---------- Data section

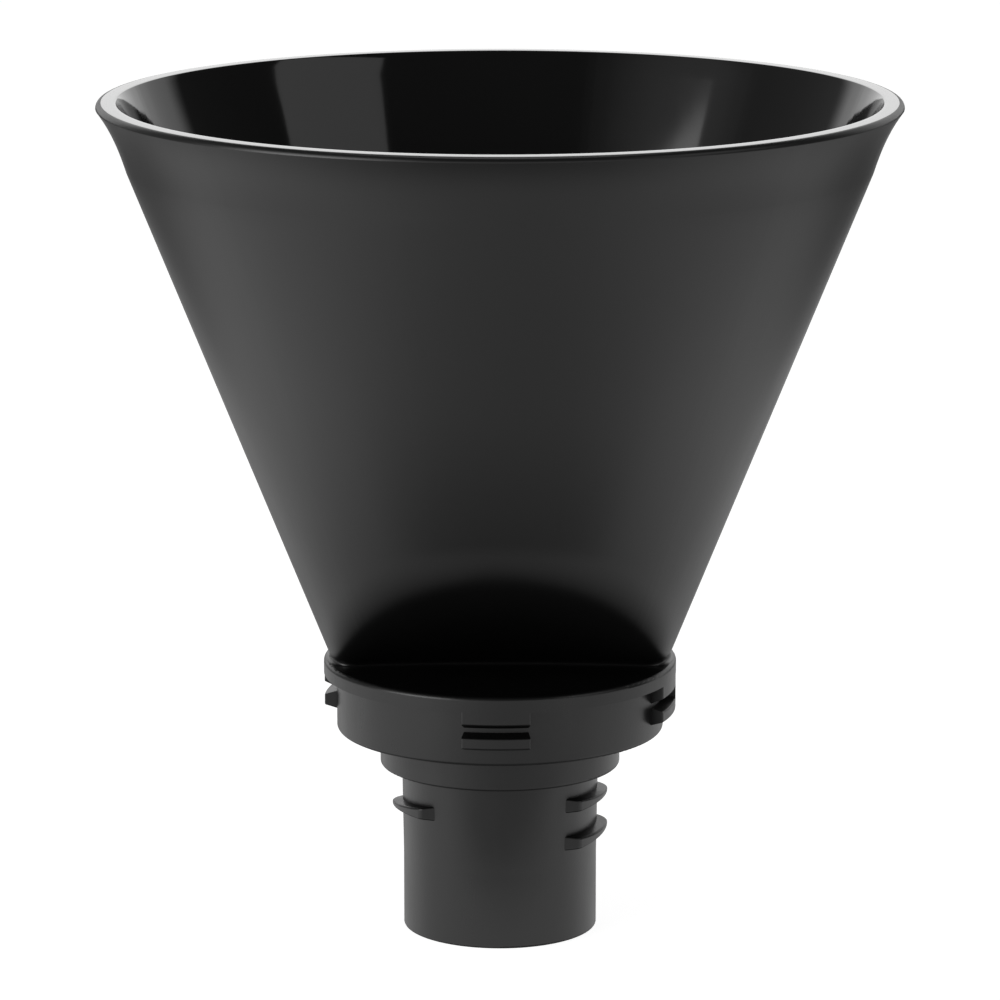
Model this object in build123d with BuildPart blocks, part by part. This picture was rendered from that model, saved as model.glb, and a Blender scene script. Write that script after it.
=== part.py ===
from build123d import *
import math
import os

# Coffee-filter funnel for a vacuum jug, in millimetres.
# Z is the axis of the funnel and z = 0 is the mouth of the spout. -Y is the front.
# Azimuths are in degrees from the front (-Y), positive towards +X.

# ---------------------------------------------------------------- cone
overall_height = 143.0
rim_radius = 67.5
rim_edge_radius = 0.9
rim_land_inner_radius = 64.06
rim_inner_edge = 0.2
cone_half_angle = 21.87
cone_wall = 3.1            # measured level, not square to the wall
flare_bottom_z = 131.5     # the outside leaves the straight cone line here
waist_z = 134.8            # and stands a little inside it here
waist_depth = 0.2
lip_z = 139.0              # it crosses the line again here, on its way out to the rim
blend_top_z = 84.0         # above this the wall is a plain cone
section_spacing = 4.0      # height between the level sections that the wall is lofted through
section_steps = 48

# ---------------------------------------------------------------- wedge foot
disc_top_z = 47.37
foot_half_depth = 6.0      # at the middle of the wedge, where it meets the disc
foot_bow = 2.4             # how much deeper the wedge is towards its two ends
foot_slope = 1.445         # how fast the front and back facets open, mm per mm of height
facet_wall = 4.5           # level thickness of the sloping facets
facet_blend = 8.0          # half width of the soft blend from facet to cone
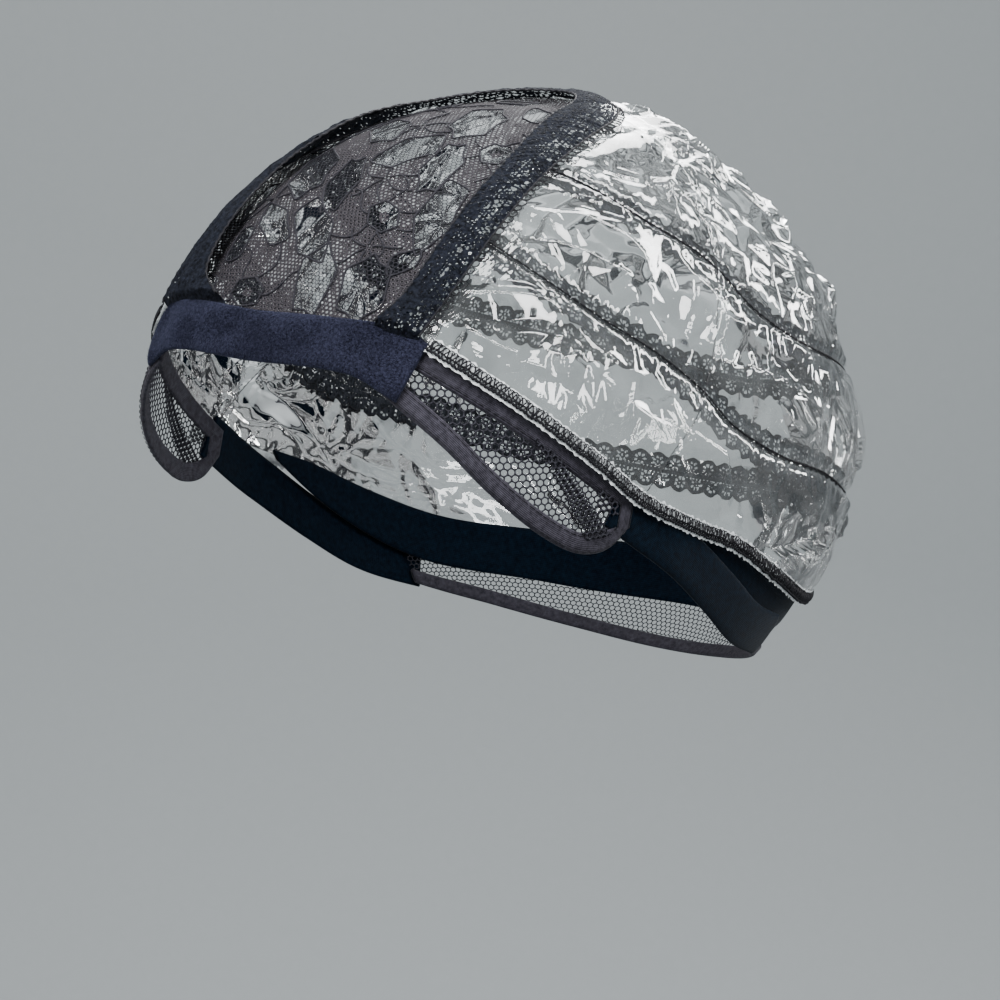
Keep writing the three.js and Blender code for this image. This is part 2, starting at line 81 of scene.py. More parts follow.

--------------------

Return all of the entries word for word.

● **Full answer**:
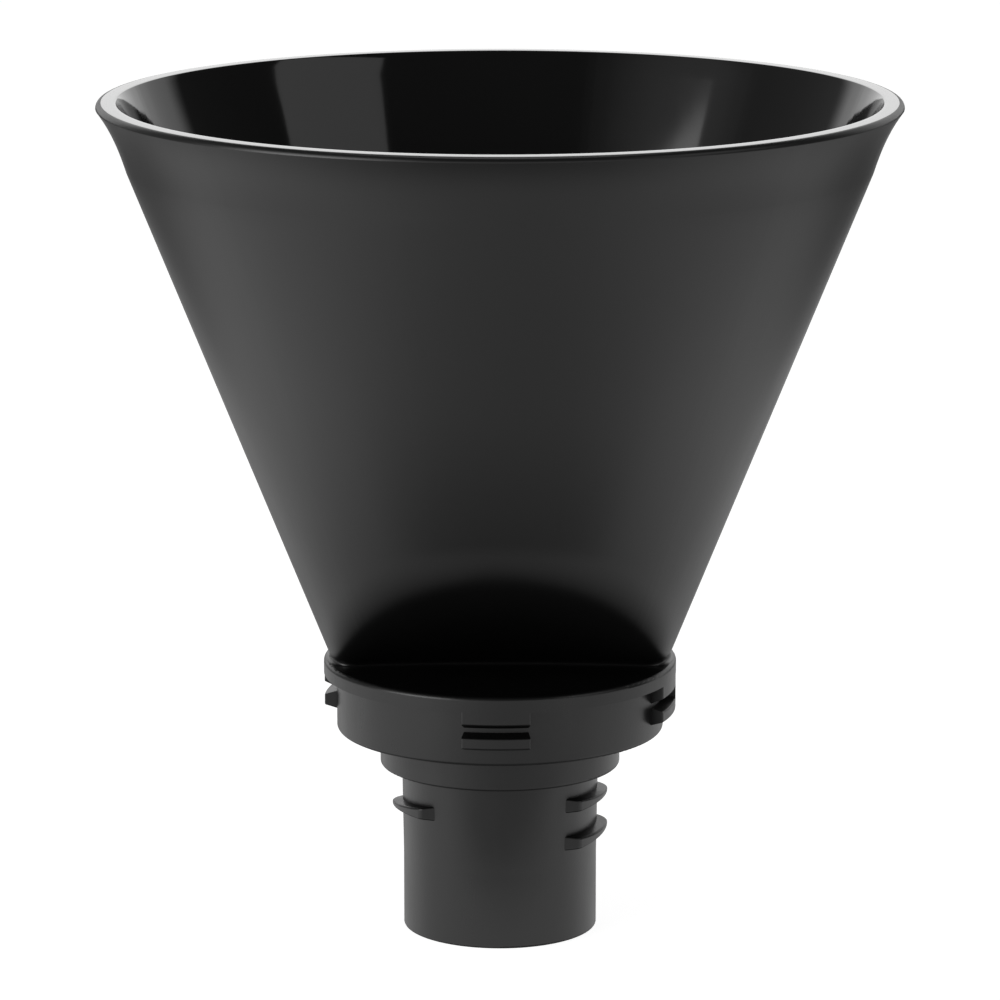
Model this object in build123d with BuildPart blocks, part by part. This picture was rendered from that model, saved as model.glb, and a Blender scene script. Write that script after it.
=== part.py ===
from build123d import *
import math
import os

# Coffee-filter funnel for a vacuum jug, in millimetres.
# Z is the axis of the funnel and z = 0 is the mouth of the spout. -Y is the front.
# Azimuths are in degrees from the front (-Y), positive towards +X.

# ---------------------------------------------------------------- cone
overall_height = 143.0
rim_radius = 67.5
rim_edge_radius = 0.9
rim_land_inner_radius = 64.06
rim_inner_edge = 0.2
cone_half_angle = 21.87
cone_wall = 3.1            # measured level, not square to the wall
flare_bottom_z = 131.5     # the outside leaves the straight cone line here
waist_z = 134.8            # and stands a little inside it here
waist_depth = 0.2
lip_z = 139.0              # it crosses the line again here, on its way out to the rim
blend_top_z = 84.0         # above this the wall is a plain cone
section_spacing = 4.0      # height between the level sections that the wall is lofted through
section_steps = 48

# ---------------------------------------------------------------- wedge foot
disc_top_z = 47.37
foot_half_depth = 6.0      # at the middle of the wedge, where it meets the disc
foot_bow = 2.4             # how much deeper the wedge is towards its two ends
foot_slope = 1.445         # how fast the front and back facets open, mm per mm of height
facet_wall = 4.5           # level thickness of the sloping facets
facet_blend = 8.0          # half width of the soft blend from facet to cone
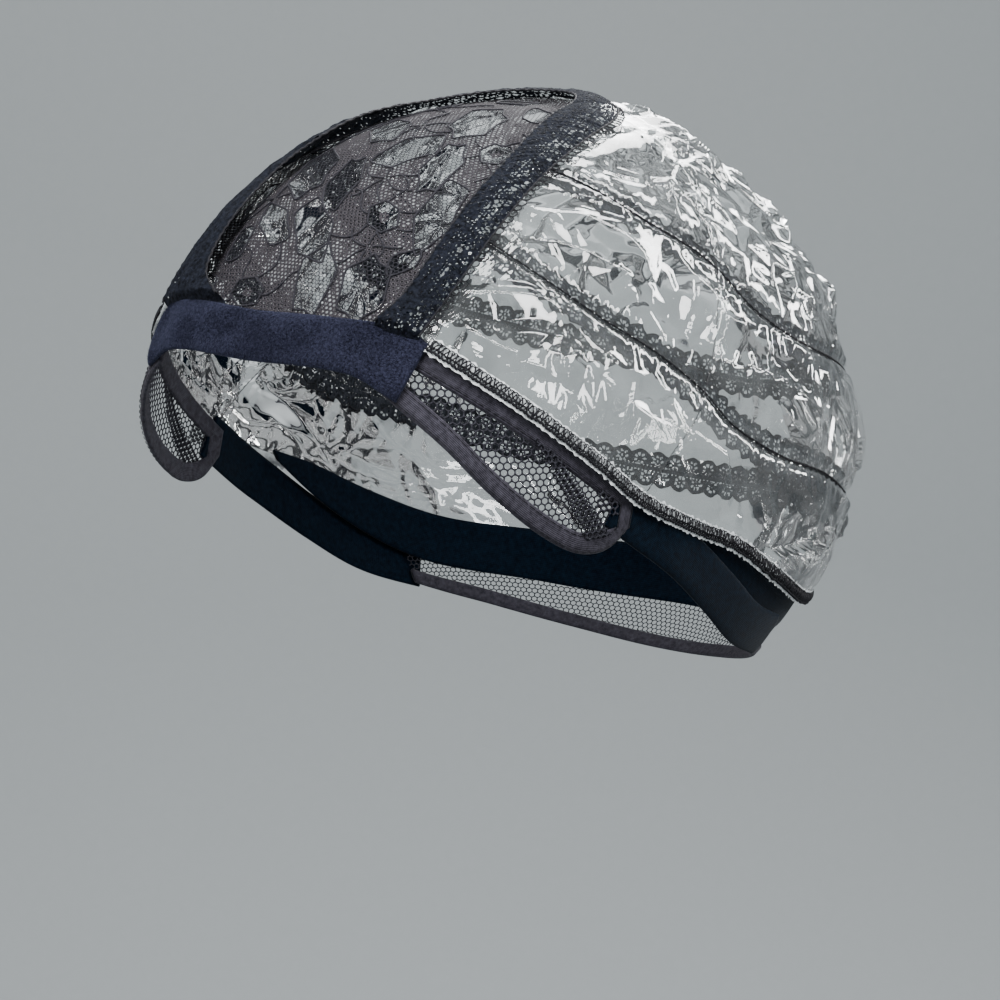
Keep writing the three.js and Blender code for this image. This is part 2, starting at line 81 of scene.py. More parts follow.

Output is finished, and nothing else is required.